GIVEN EXERCISE: Reproduce all of the material word for word.

DATA BLOCK:
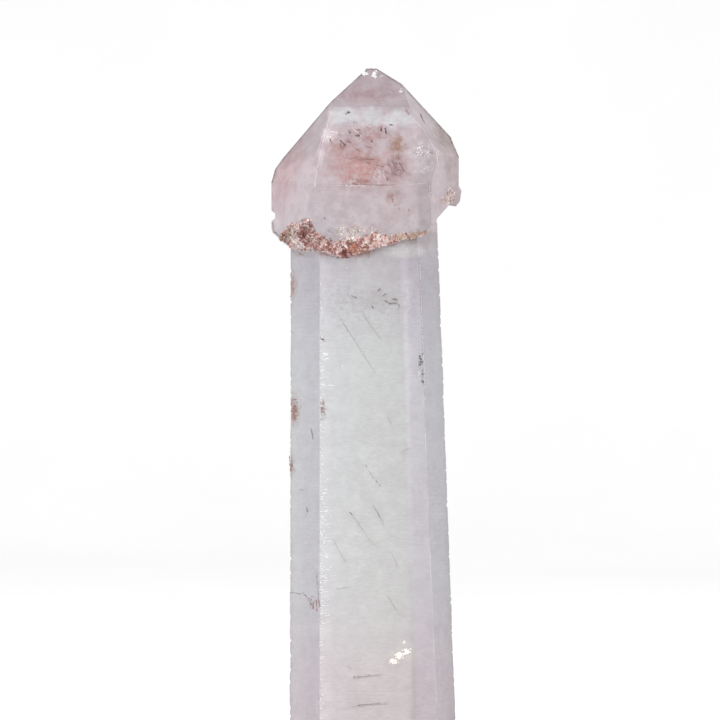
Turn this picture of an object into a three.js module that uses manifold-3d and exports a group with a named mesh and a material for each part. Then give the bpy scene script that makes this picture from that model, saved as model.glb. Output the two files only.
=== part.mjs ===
// A quartz sceptre: a long flattened six-sided stem that carries a wider six-sided head with a pointed top,
// grown over its upper end, with a rough crust of small crystals under the head's rim.
// Millimetres. +Z is the length of the crystal, -Y is the broad front face, +X is the right hand side.
import * as THREE from "three";
import { mergeVertices } from "three/addons/utils/BufferGeometryUtils.js";
import Module from "manifold-3d";

const wasm = await Module();
wasm.setup();

// Whole crystal
const NECK_HEIGHT = 77.0; // where the stem runs into the underside of the head
const TIP_HEIGHT = 100.2;
const GROWTH_SEED = 71;

// The stem's six faces: direction outwards, distance from the axis at the neck, and how far each leans out
// towards the foot, in millimetres for each millimetre of height.
const STEM_FACES = [
  { azimuth: -90, distance: 5.72, flare: 0.0 },
  { azimuth: -30, distance: 8.44, flare: 0.0353 },
  { azimuth: 30, distance: 7.48, flare: 0.0286 },
  { azimuth: 90, distance: 5.76, flare: 0.04 },
  { azimuth: 150, distance: 9.3, flare: 0.004 },
  { azimuth: 210, distance: 8.27, flare: 0.0 },
];
const STEM_TOP = 84.0; // hidden inside the head
const STEM_BANDS = 34; // growth bands, each a little wider or narrower than the next
const BAND_STEP = 0.11; // most that a band stands back from the full width
const LEDGE_HEIGHT = 0.12; // height of the sloping ledge between two bands
const PLAIN_FOOT = 1.2; // lowest part, left without ledges

// The head's upright faces: distance from the same axis.
const HEAD_SIDES = [
  { azimuth: -90, distance: 7.8 },
  { azimuth: -30, distance: 10.99 },
  { azimuth: 30, distance: 9.49 },
  { azimuth: 90, distance: 8.84 },
  { azimuth: 150, distance: 11.3 },
  { azimuth: 210, distance: 10.54 },
];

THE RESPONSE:
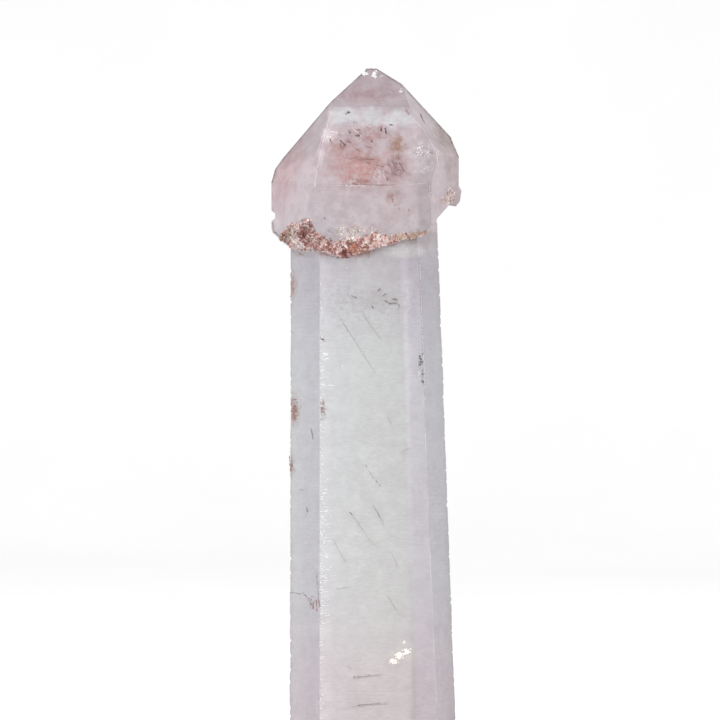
Turn this picture of an object into a three.js module that uses manifold-3d and exports a group with a named mesh and a material for each part. Then give the bpy scene script that makes this picture from that model, saved as model.glb. Output the two files only.
=== part.mjs ===
// A quartz sceptre: a long flattened six-sided stem that carries a wider six-sided head with a pointed top,
// grown over its upper end, with a rough crust of small crystals under the head's rim.
// Millimetres. +Z is the length of the crystal, -Y is the broad front face, +X is the right hand side.
import * as THREE from "three";
import { mergeVertices } from "three/addons/utils/BufferGeometryUtils.js";
import Module from "manifold-3d";

const wasm = await Module();
wasm.setup();

// Whole crystal
const NECK_HEIGHT = 77.0; // where the stem runs into the underside of the head
const TIP_HEIGHT = 100.2;
const GROWTH_SEED = 71;

// The stem's six faces: direction outwards, distance from the axis at the neck, and how far each leans out
// towards the foot, in millimetres for each millimetre of height.
const STEM_FACES = [
  { azimuth: -90, distance: 5.72, flare: 0.0 },
  { azimuth: -30, distance: 8.44, flare: 0.0353 },
  { azimuth: 30, distance: 7.48, flare: 0.0286 },
  { azimuth: 90, distance: 5.76, flare: 0.04 },
  { azimuth: 150, distance: 9.3, flare: 0.004 },
  { azimuth: 210, distance: 8.27, flare: 0.0 },
];
const STEM_TOP = 84.0; // hidden inside the head
const STEM_BANDS = 34; // growth bands, each a little wider or narrower than the next
const BAND_STEP = 0.11; // most that a band stands back from the full width
const LEDGE_HEIGHT = 0.12; // height of the sloping ledge between two bands
const PLAIN_FOOT = 1.2; // lowest part, left without ledges

// The head's upright faces: distance from the same axis.
const HEAD_SIDES = [
  { azimuth: -90, distance: 7.8 },
  { azimuth: -30, distance: 10.99 },
  { azimuth: 30, distance: 9.49 },
  { azimuth: 90, distance: 8.84 },
  { azimuth: 150, distance: 11.3 },
  { azimuth: 210, distance: 10.54 },
];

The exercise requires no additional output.